Comoros–Qatar relations are the bilateral relations between the Comoros and Qatar.

==Diplomatic representation==
Qatar established an embassy in Moroni, Comoros in 2014. The country's inaugural ambassador to Comoros, Mubarak bin Abdulrahman Al Nasser, presented his credentials to the president of Comoros in November 2014.

Comoros maintains an embassy in Doha, Qatar. It appointed its first ambassador to Qatar, Hadji Abdallah Abdoulhamid, in January 2014. His tenure ended in January 2016.

Qatar expelled Comoros' representatives in the country on 19 June 2017, after it severed ties with Doha, giving them 48 hours to leave the country.

==High level visits==
On 22 April 2010, Emir Hamad bin Khalifa Al-Thani became the first Arab head of state to pay an official visit to Comoros. While there, he extended an offer of 20 million euros to the Comoros government for it to pay the salaries of its civil servants.
President Ahmed Sambi confirmed that the money was deposited into the Comoros central bank in May 2010.

==Diplomatic relations==
===2017 Qatari diplomatic crisis===

On 7 June 2017, Comoros cut ties with Qatar, following the lead of several other countries led by a quartet composed of Saudi Arabia, Bahrain, Egypt and the United Arab Emirates. Shortly after, there were some demonstrations held in the Comoros capital of Moroni which protested against this decision. Five members of the Comoros-Qatar Friendship Association were arrested by Comoran authorities on 19 June, but were released after 24 hours.

Former president Ahmed Sambi condemned the decision to sever ties, saying that Qatar was a "friendly country".

===Foreign aid and investments===
Qatar hosted a donors conference in March 2010, during which $540 million was pledged for the development of Comoros by Arab-based donors. Qatari-based organizations pledged $200 million towards Comoros' development during the conference. In the aftermath of the conference, Qatar National Hotels Company, a government-owned organization, signed a deal with the Comoran government to build a $70 million hotel resort in Comoros in April 2010.

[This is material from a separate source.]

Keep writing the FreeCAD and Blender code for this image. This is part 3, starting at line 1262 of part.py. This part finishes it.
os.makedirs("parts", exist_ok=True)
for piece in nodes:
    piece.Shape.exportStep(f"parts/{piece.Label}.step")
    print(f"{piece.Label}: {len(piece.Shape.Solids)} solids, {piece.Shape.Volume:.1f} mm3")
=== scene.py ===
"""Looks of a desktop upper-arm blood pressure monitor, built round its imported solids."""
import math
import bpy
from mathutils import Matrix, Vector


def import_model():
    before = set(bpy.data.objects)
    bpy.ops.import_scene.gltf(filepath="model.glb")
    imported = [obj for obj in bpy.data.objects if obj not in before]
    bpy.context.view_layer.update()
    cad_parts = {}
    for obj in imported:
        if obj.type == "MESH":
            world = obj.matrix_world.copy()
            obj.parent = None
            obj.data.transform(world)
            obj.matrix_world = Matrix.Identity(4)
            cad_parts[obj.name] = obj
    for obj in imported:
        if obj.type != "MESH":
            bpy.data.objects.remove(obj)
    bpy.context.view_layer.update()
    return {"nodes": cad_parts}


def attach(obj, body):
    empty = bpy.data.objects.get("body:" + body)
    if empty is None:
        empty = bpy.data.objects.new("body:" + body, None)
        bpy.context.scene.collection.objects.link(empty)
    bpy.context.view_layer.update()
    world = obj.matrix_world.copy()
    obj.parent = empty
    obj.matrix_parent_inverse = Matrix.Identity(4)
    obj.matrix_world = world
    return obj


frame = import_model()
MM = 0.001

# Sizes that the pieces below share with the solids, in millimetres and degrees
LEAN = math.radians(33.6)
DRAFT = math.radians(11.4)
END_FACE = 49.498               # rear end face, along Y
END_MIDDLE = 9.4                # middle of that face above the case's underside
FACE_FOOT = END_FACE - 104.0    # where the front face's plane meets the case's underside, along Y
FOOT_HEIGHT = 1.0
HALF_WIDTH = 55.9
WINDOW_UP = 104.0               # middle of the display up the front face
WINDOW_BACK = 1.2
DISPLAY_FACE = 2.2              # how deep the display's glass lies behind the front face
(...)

Qatar Charity became the first philanthropic organization to open a field office in Moroni, the capital city of Comoros, in 2010. At a meeting held by the Arab Committee for Development and Investment in the Comoros in February 2011, Qatar Charity stated that it was executing QR10 million worth of projects, and said it would donate an additional QR55 million towards social development, education and health projects within the upcoming years. In the following years, Qatar Charity spent QR2 million on refurbishing health clinics and schools in Mohéli.

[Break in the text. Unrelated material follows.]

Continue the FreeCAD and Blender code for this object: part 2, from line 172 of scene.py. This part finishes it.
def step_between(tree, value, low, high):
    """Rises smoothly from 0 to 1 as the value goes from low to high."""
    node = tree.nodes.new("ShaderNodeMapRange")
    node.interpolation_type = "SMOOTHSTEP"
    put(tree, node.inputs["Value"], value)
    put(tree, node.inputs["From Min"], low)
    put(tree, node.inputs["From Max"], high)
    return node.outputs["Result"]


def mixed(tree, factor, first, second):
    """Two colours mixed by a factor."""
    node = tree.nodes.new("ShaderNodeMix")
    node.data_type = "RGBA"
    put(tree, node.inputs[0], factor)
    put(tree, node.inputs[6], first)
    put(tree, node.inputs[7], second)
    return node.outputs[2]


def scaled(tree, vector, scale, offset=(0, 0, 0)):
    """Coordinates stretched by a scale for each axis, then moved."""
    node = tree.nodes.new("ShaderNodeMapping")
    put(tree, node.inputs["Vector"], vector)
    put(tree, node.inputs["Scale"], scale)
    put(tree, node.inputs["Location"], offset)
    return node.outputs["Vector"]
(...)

Jassim and Hamad bin Jassim Charitable Foundation announced it would be constructing a $37 million hospital in Anjouan in 2011. Furthermore, the organization launched a QR4 million cultural complex in Comoros in September 2014. The complex was planned to feature Arabic as well as local Comoran architectural elements.

Following Comoros' severing of ties with Qatar in June 2017, local media reported that two local Qatari charities, RAF and Qatar Charity, were suspending their activities in the country. Reports also claimed that the $37 million under-construction hospital in Anjouan was put on hold for the time being. It was presumed by Comoran media that the cessation of philanthropic projects by Qatar was a retaliatory measure against Comoros' alignment with the Saudi-led quartet in their diplomatic spat.